• [Data in this exercise]:
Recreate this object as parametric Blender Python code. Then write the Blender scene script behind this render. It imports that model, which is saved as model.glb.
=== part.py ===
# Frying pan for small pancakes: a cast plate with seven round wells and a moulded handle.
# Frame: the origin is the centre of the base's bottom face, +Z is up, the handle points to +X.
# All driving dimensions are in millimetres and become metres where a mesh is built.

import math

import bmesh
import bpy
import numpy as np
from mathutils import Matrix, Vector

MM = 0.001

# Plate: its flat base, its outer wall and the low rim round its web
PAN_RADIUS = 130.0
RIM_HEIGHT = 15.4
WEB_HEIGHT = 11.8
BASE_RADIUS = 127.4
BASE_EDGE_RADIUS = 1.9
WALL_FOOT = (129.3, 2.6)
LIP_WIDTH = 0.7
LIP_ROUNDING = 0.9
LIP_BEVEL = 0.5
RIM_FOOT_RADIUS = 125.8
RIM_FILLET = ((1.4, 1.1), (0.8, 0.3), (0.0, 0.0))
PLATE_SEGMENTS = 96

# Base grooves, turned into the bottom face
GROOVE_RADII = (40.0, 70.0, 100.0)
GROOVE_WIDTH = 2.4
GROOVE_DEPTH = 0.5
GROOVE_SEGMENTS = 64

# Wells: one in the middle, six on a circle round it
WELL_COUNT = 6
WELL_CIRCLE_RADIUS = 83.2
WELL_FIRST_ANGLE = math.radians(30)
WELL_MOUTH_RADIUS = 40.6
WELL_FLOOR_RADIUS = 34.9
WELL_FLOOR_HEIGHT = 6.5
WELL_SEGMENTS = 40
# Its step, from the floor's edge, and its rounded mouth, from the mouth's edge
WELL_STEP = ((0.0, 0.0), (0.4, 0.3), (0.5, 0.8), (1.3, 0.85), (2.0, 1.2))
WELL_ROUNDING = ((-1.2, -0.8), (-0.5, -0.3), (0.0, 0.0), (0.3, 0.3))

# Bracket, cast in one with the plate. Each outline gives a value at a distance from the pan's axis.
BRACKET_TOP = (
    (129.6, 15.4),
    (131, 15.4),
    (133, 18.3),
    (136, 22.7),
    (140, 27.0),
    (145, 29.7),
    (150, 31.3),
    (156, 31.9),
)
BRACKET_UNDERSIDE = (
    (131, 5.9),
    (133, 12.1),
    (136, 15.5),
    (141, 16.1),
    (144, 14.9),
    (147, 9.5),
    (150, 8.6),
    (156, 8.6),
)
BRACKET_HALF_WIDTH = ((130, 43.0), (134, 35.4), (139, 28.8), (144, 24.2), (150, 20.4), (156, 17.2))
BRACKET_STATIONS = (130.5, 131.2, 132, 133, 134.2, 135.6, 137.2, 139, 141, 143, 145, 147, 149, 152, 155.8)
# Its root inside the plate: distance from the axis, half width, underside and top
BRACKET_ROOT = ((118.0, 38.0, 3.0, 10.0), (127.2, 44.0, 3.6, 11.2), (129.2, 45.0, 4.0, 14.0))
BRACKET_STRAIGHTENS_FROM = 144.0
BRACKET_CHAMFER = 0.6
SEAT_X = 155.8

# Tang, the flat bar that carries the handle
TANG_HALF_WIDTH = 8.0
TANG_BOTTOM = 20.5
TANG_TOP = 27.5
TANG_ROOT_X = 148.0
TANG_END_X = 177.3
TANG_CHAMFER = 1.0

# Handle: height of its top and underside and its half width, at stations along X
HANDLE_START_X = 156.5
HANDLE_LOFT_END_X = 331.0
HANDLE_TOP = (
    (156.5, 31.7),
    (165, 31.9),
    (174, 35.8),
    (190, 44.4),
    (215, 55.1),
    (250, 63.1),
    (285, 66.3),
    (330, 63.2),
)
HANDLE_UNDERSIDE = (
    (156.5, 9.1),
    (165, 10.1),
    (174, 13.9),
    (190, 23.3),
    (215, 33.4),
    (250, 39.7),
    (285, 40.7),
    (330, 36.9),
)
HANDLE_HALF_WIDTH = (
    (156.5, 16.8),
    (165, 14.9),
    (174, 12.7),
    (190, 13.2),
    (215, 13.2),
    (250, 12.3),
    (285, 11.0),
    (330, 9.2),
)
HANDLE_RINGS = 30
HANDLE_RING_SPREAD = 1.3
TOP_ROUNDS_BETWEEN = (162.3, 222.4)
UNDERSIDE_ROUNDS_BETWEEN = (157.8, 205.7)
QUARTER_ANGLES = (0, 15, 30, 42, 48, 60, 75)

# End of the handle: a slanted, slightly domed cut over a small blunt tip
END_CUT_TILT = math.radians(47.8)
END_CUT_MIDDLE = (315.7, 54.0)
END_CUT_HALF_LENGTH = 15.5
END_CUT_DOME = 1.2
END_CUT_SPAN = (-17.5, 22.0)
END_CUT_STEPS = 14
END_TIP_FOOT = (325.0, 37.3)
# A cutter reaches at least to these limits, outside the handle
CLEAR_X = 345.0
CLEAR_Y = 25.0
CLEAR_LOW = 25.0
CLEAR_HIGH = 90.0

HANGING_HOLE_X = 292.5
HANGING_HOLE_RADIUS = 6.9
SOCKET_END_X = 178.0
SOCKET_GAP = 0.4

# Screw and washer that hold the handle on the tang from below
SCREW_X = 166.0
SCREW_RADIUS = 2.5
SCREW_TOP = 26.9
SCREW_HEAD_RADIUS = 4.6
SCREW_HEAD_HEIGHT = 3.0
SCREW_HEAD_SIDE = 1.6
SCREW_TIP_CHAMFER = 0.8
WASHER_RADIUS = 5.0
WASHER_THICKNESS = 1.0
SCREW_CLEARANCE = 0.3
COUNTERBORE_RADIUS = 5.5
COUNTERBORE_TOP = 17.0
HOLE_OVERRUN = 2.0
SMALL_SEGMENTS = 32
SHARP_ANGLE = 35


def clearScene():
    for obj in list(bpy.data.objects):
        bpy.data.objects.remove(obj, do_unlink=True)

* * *

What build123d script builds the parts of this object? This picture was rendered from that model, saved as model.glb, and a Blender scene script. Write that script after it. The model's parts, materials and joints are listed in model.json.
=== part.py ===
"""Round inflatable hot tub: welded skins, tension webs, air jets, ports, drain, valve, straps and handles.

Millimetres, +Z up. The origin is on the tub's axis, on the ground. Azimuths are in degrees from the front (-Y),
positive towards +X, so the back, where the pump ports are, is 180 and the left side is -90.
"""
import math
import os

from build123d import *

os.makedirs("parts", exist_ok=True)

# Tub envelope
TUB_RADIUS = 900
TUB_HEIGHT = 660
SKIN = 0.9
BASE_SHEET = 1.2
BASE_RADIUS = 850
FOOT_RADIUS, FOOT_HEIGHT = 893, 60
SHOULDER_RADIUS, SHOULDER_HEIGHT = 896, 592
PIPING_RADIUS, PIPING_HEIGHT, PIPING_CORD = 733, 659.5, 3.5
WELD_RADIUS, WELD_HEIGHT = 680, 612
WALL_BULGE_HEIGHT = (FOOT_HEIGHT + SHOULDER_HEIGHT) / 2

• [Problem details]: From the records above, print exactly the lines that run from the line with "Recreate this object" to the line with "GROOVE_SEGMENTS = 64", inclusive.

• [Task response]:
Recreate this object as parametric Blender Python code. Then write the Blender scene script behind this render. It imports that model, which is saved as model.glb.
=== part.py ===
# Frying pan for small pancakes: a cast plate with seven round wells and a moulded handle.
# Frame: the origin is the centre of the base's bottom face, +Z is up, the handle points to +X.
# All driving dimensions are in millimetres and become metres where a mesh is built.

import math

import bmesh
import bpy
import numpy as np
from mathutils import Matrix, Vector

MM = 0.001

# Plate: its flat base, its outer wall and the low rim round its web
PAN_RADIUS = 130.0
RIM_HEIGHT = 15.4
WEB_HEIGHT = 11.8
BASE_RADIUS = 127.4
BASE_EDGE_RADIUS = 1.9
WALL_FOOT = (129.3, 2.6)
LIP_WIDTH = 0.7
LIP_ROUNDING = 0.9
LIP_BEVEL = 0.5
RIM_FOOT_RADIUS = 125.8
RIM_FILLET = ((1.4, 1.1), (0.8, 0.3), (0.0, 0.0))
PLATE_SEGMENTS = 96

# Base grooves, turned into the bottom face
GROOVE_RADII = (40.0, 70.0, 100.0)
GROOVE_WIDTH = 2.4
GROOVE_DEPTH = 0.5
GROOVE_SEGMENTS = 64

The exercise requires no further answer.